▼▼▼

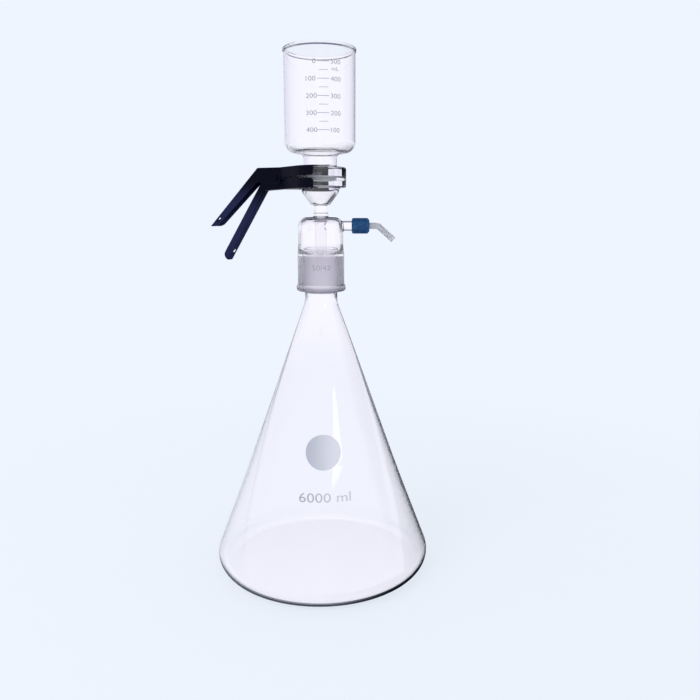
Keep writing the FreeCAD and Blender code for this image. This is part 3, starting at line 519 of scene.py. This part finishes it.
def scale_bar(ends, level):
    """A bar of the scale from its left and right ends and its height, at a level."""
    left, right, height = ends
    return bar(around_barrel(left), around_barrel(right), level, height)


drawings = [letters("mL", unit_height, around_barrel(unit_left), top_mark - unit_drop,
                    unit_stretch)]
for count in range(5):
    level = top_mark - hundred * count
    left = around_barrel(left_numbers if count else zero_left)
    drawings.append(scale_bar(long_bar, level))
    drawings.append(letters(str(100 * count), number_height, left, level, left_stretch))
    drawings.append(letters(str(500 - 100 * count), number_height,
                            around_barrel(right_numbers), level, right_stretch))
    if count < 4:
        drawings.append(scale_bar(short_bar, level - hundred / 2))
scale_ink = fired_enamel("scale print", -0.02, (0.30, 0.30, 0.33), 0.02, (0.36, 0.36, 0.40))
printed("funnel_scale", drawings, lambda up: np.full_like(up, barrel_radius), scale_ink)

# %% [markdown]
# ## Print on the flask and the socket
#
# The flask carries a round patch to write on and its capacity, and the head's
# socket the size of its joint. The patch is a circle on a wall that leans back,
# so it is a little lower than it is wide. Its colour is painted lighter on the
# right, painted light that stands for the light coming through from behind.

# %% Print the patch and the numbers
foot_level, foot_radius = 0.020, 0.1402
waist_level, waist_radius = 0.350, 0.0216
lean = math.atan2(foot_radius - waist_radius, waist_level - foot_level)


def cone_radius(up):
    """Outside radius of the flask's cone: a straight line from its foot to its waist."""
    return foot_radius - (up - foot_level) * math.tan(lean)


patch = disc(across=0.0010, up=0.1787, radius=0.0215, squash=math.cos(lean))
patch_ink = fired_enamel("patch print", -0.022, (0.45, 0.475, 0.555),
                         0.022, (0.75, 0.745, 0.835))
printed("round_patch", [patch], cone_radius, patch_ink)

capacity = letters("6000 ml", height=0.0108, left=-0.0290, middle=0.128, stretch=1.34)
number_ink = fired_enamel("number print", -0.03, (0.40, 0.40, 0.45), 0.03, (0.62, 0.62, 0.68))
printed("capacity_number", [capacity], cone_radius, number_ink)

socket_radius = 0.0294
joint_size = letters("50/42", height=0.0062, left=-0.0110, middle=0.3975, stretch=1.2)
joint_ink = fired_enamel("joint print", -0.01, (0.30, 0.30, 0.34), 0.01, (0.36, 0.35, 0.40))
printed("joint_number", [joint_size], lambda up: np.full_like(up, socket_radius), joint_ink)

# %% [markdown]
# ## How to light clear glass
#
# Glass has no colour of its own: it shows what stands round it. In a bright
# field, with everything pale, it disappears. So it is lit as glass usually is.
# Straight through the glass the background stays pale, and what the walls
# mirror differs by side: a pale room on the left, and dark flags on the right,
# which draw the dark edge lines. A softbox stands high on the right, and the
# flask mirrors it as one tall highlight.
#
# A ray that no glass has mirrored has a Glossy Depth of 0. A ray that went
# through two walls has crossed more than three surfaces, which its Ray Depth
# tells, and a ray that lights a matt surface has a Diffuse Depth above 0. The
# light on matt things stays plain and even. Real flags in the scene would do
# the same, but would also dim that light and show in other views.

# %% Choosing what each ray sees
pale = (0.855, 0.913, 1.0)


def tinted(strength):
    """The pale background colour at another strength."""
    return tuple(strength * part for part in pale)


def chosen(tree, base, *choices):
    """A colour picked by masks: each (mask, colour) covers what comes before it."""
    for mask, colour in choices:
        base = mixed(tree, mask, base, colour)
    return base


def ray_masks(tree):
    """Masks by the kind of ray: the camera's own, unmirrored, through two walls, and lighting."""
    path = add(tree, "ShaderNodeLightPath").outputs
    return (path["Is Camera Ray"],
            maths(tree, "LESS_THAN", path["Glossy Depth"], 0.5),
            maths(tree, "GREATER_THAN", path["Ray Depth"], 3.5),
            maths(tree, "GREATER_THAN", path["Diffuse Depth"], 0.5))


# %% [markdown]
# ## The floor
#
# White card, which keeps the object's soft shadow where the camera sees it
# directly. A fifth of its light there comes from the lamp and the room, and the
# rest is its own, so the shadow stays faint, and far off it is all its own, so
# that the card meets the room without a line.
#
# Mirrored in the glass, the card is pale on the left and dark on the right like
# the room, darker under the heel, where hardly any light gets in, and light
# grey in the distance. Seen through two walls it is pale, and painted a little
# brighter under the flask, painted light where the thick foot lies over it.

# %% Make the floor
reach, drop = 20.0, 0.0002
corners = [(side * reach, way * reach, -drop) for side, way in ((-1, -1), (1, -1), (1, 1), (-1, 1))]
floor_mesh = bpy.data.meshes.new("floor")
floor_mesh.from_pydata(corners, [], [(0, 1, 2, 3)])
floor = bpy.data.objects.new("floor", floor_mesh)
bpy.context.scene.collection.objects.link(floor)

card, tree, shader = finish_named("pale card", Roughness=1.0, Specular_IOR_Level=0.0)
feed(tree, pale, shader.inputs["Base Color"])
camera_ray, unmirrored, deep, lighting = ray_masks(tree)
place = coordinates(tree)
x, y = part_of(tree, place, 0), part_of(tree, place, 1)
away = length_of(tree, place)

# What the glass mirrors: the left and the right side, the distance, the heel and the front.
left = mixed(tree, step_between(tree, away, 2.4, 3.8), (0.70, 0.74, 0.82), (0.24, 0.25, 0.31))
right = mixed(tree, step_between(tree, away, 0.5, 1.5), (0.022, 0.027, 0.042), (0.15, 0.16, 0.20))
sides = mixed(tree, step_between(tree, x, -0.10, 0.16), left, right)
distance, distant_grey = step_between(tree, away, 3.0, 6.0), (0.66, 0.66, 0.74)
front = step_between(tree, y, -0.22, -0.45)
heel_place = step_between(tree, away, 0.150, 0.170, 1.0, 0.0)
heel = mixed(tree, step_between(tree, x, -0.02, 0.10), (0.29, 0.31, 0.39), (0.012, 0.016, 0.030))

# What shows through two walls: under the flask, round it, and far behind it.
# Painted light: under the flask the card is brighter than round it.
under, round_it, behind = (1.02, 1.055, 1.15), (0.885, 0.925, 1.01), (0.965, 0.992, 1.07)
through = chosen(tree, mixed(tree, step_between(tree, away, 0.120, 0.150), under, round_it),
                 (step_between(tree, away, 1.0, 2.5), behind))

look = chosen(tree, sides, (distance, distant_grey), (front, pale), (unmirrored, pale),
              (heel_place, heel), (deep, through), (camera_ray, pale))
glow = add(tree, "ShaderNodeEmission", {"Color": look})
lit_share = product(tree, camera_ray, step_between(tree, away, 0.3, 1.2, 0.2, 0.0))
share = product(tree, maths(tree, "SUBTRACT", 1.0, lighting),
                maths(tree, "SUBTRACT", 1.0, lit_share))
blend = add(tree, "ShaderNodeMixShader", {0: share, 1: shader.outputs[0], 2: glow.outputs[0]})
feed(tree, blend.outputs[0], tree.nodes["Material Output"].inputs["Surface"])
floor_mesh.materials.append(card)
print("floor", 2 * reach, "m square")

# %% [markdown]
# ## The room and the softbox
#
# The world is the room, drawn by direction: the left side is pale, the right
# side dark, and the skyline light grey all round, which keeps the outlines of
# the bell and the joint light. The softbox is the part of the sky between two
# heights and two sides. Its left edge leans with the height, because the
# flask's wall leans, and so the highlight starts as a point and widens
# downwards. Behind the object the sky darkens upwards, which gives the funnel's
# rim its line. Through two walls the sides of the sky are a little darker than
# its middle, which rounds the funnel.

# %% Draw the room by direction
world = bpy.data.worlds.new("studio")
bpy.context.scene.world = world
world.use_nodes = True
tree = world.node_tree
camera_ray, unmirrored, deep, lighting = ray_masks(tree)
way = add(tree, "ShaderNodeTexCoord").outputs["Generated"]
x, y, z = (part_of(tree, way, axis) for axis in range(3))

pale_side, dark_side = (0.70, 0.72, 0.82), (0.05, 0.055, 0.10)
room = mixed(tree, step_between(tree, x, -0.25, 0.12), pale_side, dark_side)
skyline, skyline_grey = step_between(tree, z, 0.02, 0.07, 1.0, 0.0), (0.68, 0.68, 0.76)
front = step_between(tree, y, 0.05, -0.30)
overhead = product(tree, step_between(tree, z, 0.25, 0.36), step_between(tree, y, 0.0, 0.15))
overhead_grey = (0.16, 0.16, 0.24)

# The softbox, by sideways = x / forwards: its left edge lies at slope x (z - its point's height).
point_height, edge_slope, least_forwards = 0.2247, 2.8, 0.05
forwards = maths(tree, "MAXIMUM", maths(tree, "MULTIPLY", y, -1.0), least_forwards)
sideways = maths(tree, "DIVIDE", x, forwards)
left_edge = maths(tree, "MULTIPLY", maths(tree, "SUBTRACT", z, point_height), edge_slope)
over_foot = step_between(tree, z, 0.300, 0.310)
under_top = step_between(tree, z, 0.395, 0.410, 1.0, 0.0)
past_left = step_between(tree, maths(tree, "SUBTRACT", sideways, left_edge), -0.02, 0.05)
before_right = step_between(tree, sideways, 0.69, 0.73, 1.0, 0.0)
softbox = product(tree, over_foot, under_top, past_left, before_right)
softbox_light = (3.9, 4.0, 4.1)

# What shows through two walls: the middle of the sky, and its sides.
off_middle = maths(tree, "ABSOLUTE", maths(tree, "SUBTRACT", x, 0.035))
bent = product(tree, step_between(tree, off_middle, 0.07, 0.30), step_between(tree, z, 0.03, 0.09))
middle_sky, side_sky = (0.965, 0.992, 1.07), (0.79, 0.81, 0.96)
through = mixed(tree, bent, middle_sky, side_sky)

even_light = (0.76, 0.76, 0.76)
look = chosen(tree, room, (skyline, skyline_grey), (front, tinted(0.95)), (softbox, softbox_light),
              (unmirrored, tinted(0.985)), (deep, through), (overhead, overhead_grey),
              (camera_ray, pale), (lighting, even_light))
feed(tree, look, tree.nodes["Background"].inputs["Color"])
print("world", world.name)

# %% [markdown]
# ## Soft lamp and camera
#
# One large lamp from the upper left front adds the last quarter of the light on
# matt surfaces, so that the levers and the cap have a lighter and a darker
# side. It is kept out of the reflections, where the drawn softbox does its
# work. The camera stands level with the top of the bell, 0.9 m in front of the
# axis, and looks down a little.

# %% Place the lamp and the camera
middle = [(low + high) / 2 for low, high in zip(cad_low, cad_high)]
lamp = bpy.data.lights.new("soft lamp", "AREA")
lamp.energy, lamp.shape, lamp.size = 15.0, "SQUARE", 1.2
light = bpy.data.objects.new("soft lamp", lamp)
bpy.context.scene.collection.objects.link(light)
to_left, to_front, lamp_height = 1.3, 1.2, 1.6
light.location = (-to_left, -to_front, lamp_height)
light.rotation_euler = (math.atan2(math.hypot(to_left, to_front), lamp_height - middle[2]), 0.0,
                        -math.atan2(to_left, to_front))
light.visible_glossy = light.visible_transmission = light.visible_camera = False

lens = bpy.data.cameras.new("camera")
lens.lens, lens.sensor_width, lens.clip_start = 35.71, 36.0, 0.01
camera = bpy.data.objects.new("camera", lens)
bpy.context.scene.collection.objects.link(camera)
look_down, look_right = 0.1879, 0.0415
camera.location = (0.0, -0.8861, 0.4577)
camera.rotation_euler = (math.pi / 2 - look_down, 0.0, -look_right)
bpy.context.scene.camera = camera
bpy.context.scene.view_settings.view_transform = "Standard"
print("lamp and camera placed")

▲▲▲
▼▼▼

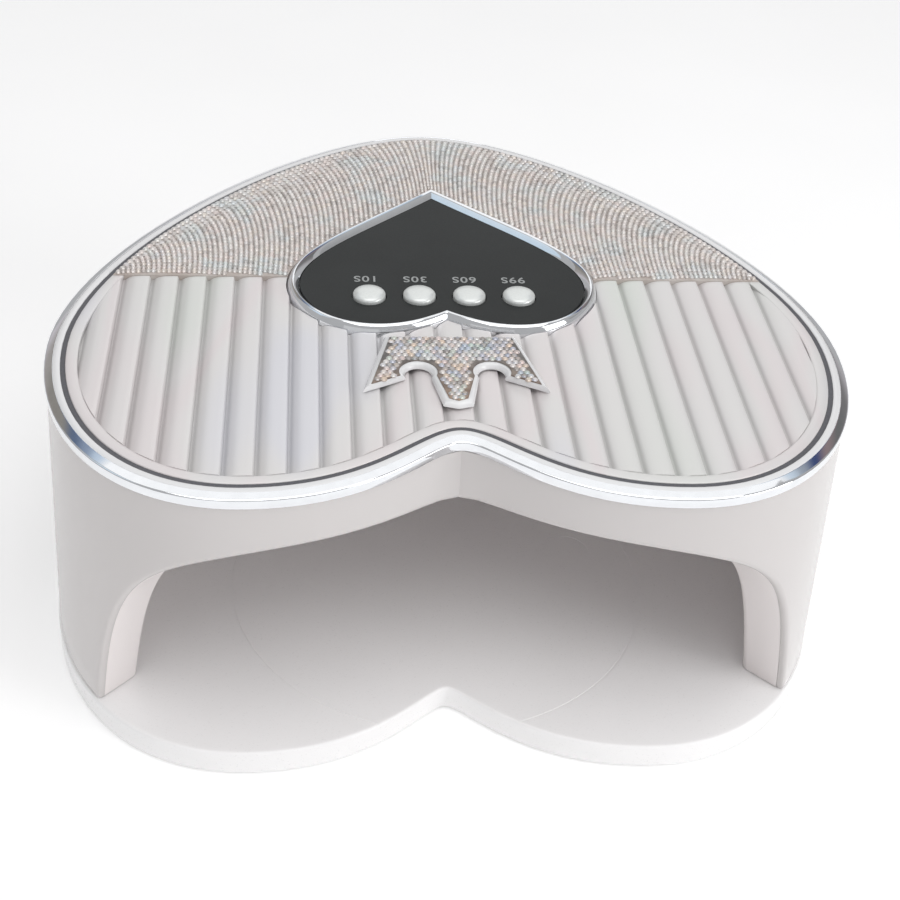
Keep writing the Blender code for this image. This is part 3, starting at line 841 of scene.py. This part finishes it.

▲▲▲

* EXERCISE AIM *
Go through the lines above. Select every one that has the string "finishes".

* WRITTEN RESPONSE *
Keep writing the FreeCAD and Blender code for this image. This is part 3, starting at line 519 of scene.py. This part finishes it.
Keep writing the Blender code for this image. This is part 3, starting at line 841 of scene.py. This part finishes it.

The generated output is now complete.